I have received the latest software update (2020.24.6.4) and am trying to figure out how to turn on the multi view reverse camera. I have hardware 2.5. Is this only available for cars with hardware 3?


----------



## IamEmptySea (Jun 28, 2020)

When I loaded it the first time I just had to swipe UP while in the reverse camera view to see the others.


----------



## JasonF (Oct 26, 2018)

F0ZZ said:


> I have received the latest software update (2020.24.6.4) and am trying to figure out how to turn on the multi view reverse camera. I have hardware 2.5. Is this only available for cars with hardware 3?

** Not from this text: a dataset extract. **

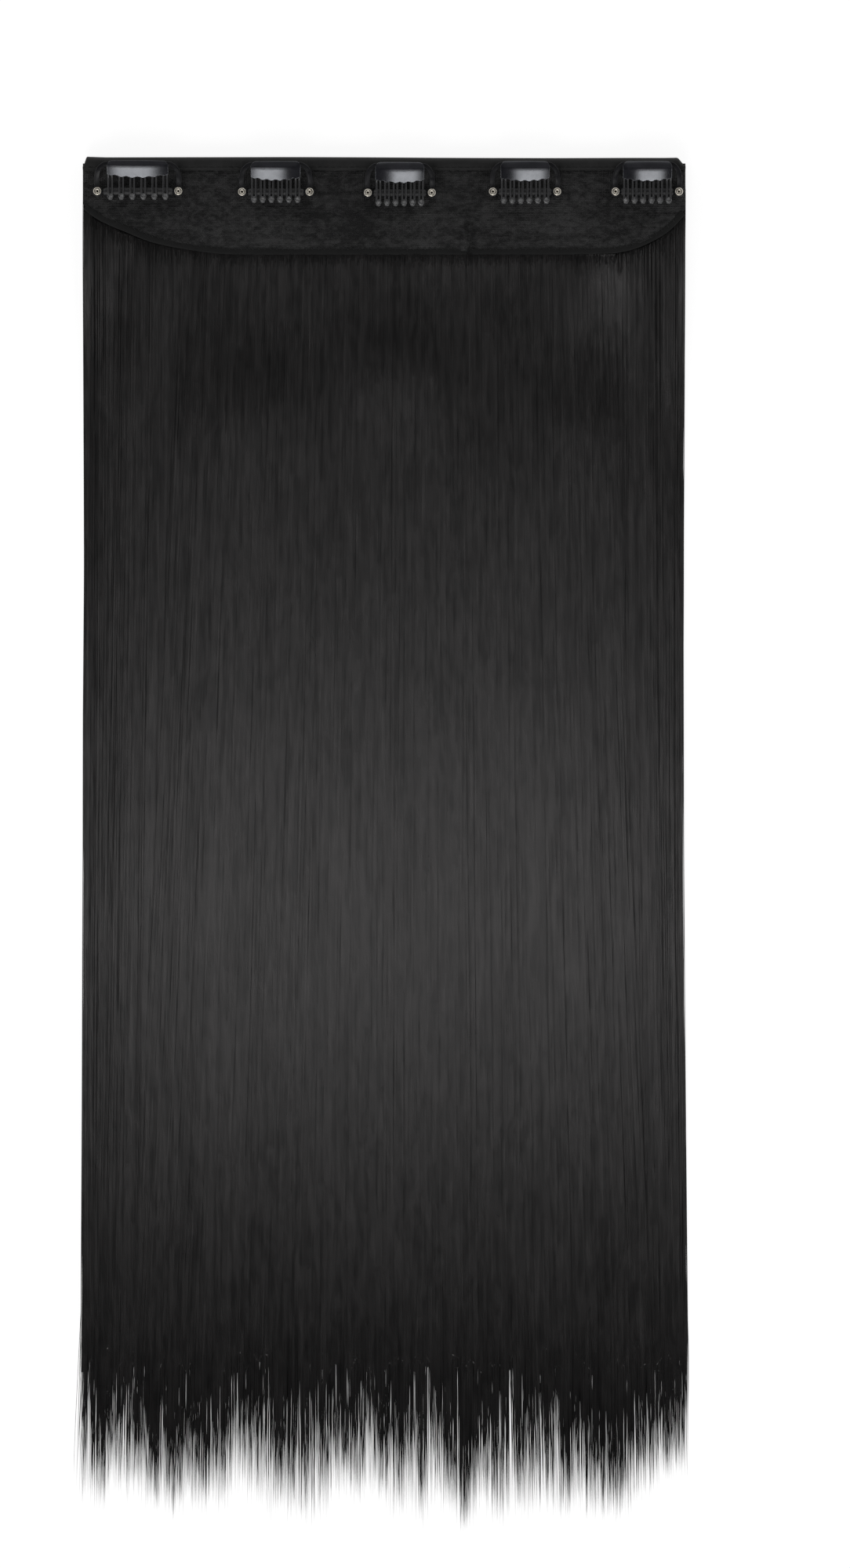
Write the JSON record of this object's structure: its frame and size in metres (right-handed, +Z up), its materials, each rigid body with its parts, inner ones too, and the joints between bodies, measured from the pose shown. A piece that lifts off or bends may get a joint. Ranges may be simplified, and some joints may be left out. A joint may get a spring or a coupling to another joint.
{
  "type": "clip-in hair extension",
  "caption": "One-piece clip-in hair extension: long straight dark hair on sewn wefts under a half-moon net base with a folded top edge and a row of snap comb clips.",
  "frame": {"origin": "centre of the bounding box at the surface the extension lies on", "axes": "+X along the clip edge, left to right as the clips are seen; +Y from the hair tips to the clip edge; +Z up, towards the clips and the wearer's head"},
  "size_m": [0.2782, 0.6222, 0.0142],
  "materials": {
    "net": "fine black net cloth, matt",
    "tape": "black folded tape, slight sheen",
    "hair": "straight off-black synthetic hair fibre, soft sheen",
    "clip_lacquer": "glossy black lacquer on spring steel",
    "silicone": "smoky translucent silicone tube",
    "rivet_metal": "pale gold plated, polished"
  },
  "bodies": {
    "base": {"base_net": "net", "hem_tape": "tape", "top_binding": "tape", "hair_row_1": "hair", "hair_row_2": "hair", "hair_row_3": "hair", "hair_row_4": "hair", "clip_1_leg_left": "clip_lacquer", "clip_1_leg_right": "clip_lacquer", "clip_1_bar": "clip_lacquer", "clip_1_sleeve": "silicone", "clip_1_rivet_left": "rivet_metal", "clip_1_rivet_right": "rivet_metal", "clip_2_leg_left": "clip_lacquer", "clip_2_leg_right": "clip_lacquer", "clip_2_bar": "clip_lacquer", "clip_2_sleeve": "silicone", "clip_2_rivet_left": "rivet_metal", "clip_2_rivet_right": "rivet_metal", "clip_3_leg_left": "clip_lacquer", "clip_3_leg_right": "clip_lacquer", "clip_3_bar": "clip_lacquer", "clip_3_sleeve": "silicone", "clip_3_rivet_left": "rivet_metal", "clip_3_rivet_right": "rivet_metal", "clip_4_leg_left": "clip_lacquer", "clip_4_leg_right": "clip_lacquer", "clip_4_bar": "clip_lacquer", "clip_4_sleeve": "silicone", "clip_4_rivet_left": "rivet_metal", "clip_4_rivet_right": "rivet_metal", "clip_5_leg_left": "clip_lacquer", "clip_5_leg_right": "clip_lacquer", "clip_5_bar": "clip_lacquer", "clip_5_sleeve": "silicone", "clip_5_rivet_left": "rivet_metal", "clip_5_rivet_right": "rivet_metal"},
    "snap_1": {"clip_1_comb": "clip_lacquer"},
    "snap_2": {"clip_2_comb": "clip_lacquer"},
    "snap_3": {"clip_3_comb": "clip_lacquer"},
    "snap_4": {"clip_4_comb": "clip_lacquer"},
    "snap_5": {"clip_5_comb": "clip_lacquer"}
  },
  "joints": [
    {"name": "clip_1_snap", "type": "hinge", "parent": "base", "child": "snap_1", "pos_m": [-0.11192, 0.3043, 0.0139], "axis": [-1, 0, 0], "range_deg": [0, 35]},
    {"name": "clip_2_snap", "type": "hinge", "parent": "base", "child": "snap_2", "pos_m": [-0.04922, 0.304, 0.0139], "axis": [-1, 0, 0], "range_deg": [0, 35]},
    {"name": "clip_3_snap", "type": "hinge", "parent": "base", "child": "snap_3", "pos_m": [0.00715, 0.3036, 0.0139], "axis": [-1, 0, 0], "range_deg": [0, 35]},
    {"name": "clip_4_snap", "type": "hinge", "parent": "base", "child": "snap_4", "pos_m": [0.06407, 0.3041, 0.0139], "axis": [-1, 0, 0], "range_deg": [0, 35]},
    {"name": "clip_5_snap", "type": "hinge", "parent": "base", "child": "snap_5", "pos_m": [0.11962, 0.3041, 0.0139], "axis": [-1, 0, 0], "range_deg": [0, 35]}
  ]
}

There's a little carat looking thing at the bottom of the camera view now. Swipe that up.


----------



## F0ZZ (Jul 3, 2018)

Got it.

thanks everyone


----------



## mrau (Nov 22, 2018)

It is a great feature. The main rear view camera picture stay the same size either way, you just decide if you want to add the two side cameras. Nice to have options.


----------



## Mike Chapman (Jul 30, 2019)

Still have not received this latest over-the-air update. I'm stuck on 2020.2012 d2c8a3e110f4. Am I just being impatient or am I missing something. Side rear views would be great.


----------



## Mike Chapman (Jul 30, 2019)

Problem resolved.


----------



## MountainPass (May 15, 2018)

Thank you Tesla for this new and wonderful distraction


----------